Moral Purity

Lord,

You are all that is good, which is to say that you are perfect love, justice, wisdom, and temperance. The proportions that consist you are perfect, so the sum is perfect as well. From that, Plotinus would call you as both all pure good and pure beauty.

If you are such, does there exist any possibility of goodness and beauty in the mortal realm? In what ways?

I have seen a performer, a prominent pianist of our time, seem possessed by something beyond her. She looked like a “light and winged and holy thing”, and during her performance I could not think. I was indirectly possessed, for in front of us was a woman oriented towards something divine.

Something was transcendent about her performance, yet she remained on this planet as she played her piano. She emptied herself and reduced herself to a vessel, and within her something filled that void. It was truly beautiful, but still of this world. She is an example that the beautiful things of this human world are oriented towards you, but not of you.

Lord, I do love beautiful things, but if I am to be honest then I must admit I do not find them to be essential things. They remind me of the capability within the human spirit to transcend our means, our world, but all those moments are short-lived and temporary. I think of the majority of our fellow man who has no such care for things such as beauty, which is to say that they are more worried about necessary things (food, shelter, warmth). Proximity to beauty itself is a social privilege.

We must remind ourselves of the implicit beauty in that remains around us, like mathematics. Given the correct prism, even the most mundane light of things refract into something joyous.

I suppose I find a sense of injustice in things that are beautiful, but this anger may be misplaced. There are so many beautiful things in this world that remind us of what you are, but the ability to receive such beauty is disparate. Does the single mother have the same capability to sit in stillness and be seized by Gregorian chant? She is much more concerned about her earthly bread rather than the supernatural bread that the awe in pure beauty descends upon us. Beautiful things are not essential to absolute goodness, but they do remind us of you. Beautiful things always remain, but the ability to be seized by them is personal rather than impersonal.

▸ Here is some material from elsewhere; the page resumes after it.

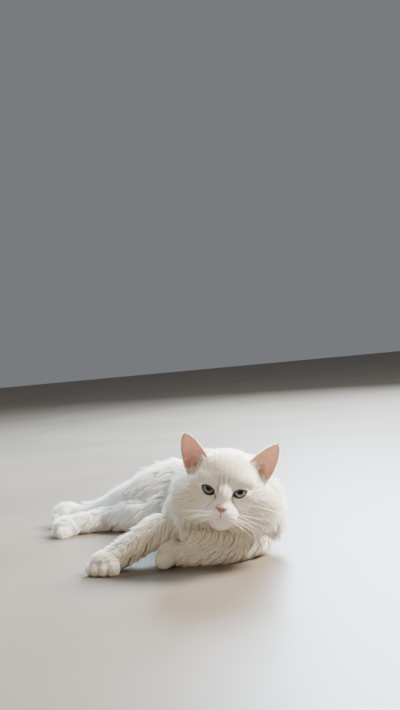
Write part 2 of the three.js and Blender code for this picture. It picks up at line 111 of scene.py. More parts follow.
eye_low, eye_high = (np.array(corner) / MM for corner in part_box("eye_left"))
eye = from_head(EYE_CENTRE)
MOVE = np.array([(eye_low[0] + eye_high[0]) / 2 - eye[0], eye_low[1] + EYE_RADIUS - eye[1], 0])
print("the drawing moves by", MOVE.round(1), "mm")

# %% [markdown]
# ## From numpy to a mesh
#
# Every new surface is an array of points and an array of faces. `from_pydata` is slow for big meshes,
# so the arrays go straight into the mesh with `foreach_set`. All pieces ride on the one body of the
# model, which has no joints.

# %% A mesh from arrays
def adjusted(thing, **values):
    """The thing, with some of its settings changed."""
    for name, value in values.items():
        setattr(thing, name, value)
    return thing


def new_object(name, data):
    """An object in the scene that shows a mesh, a light or a camera."""
    made = bpy.data.objects.new(name, data)
    scene.collection.objects.link(made)
    return made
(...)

Lord, I can only believe that all that is truly good must be impersonal. Grace has the capability to descend and fill the void of any person, at any moment, and it is not contingent. If the church claimed that “Jesus died for our sins”, that would be impersonal. If the church claimed that “Jesus died for our sins, but atheists will perish in hell”, that would be personal. All that is truly good is indivisible.

We can see this in the 21st century of judicial justice. The promise in modern civilizations is that all laws codified into our governments apply equally to all citizens, regardless of contingent factors. We aim to imitate your pure justice. This strive for perfect justice is implicitly shown in the anger and backlash when laws are not applied equally across men. Where there is corruption there is no such thing as justice. But, Lord, even with our best intentions there exist corporations which lobby for laws that disproportionately benefit them over man. They are not people, yet they have the ability to influence the lives of people. Is there actually such an idea of a pure justice in the realm of man?

Love holds another contradiction in the mortal realm, I would say: we claim to love things in their pure essence, yet we only love that essence as long as it stays near us. At the core of our human nature is this pull between us and other humans to create a rooted life, to form a web of relationships woven between everything relating to us and everything relating to our beloved. This love is possessive in the sense that we only love the abundance it provides. For most people, losing their beloved due to personal difference would be painful because that same web would be struck down in one movement.

The original sin of all beings is that we are placed into a world with both a real and imagined sense of scarcity, and so, Lord, we try to fill that lack onto death.

How would impersonal love in the moral realm ever be possible?

I suppose it would be quite simple to say that we humans are nothing but wise, and we possess no shred of wisdom within us. Socrates himself was proclaimed “the wisest man” solely because he understood this lack explicitly. He was the wisest man because he knew he would never be wise. This is probably the easiest to understand facet of you which we fail to meet.

Temperance is somewhat similar, but also contested. There are two extremes which we know in our society: the billionaire with an insatiable thirst for more and the willingly impoverished who hunger for little. The former is visible and many know, but the latter is hardly visible and few know. The ascetic willingly empties himself of the desire to fill that lack, but it hardly ever is a truly good thing in itself. He may wish for people who learn this of him to praise him, to approve of him, to mark him as ‘differently good.’ He is closer to being “poor in spirit”, but true balance of desire and reality is difficult.

I can’t imagine any true possibility of goodness within this world. It seems to me that scarcity encroaches upon all realms and seizes our being.

All I can ask for is mercy, but the true guiding principle is simply this: like Socrates, we must recognize that we are not wise, nor are we capable of clean love, nor are we capable of true justice, nor are we capable of true temperance.

Lord, the path towards you is, as Weil said, through decreation. In the beginning was you and you alone, which is to say in the beginning was love and love alone. We must liken ourself to become nothing so you can make something from nothing, or “let there be light.”

Our motives must be purified; addition through subtraction.

That is to say that when our being is pure then our actions will orientate towards you.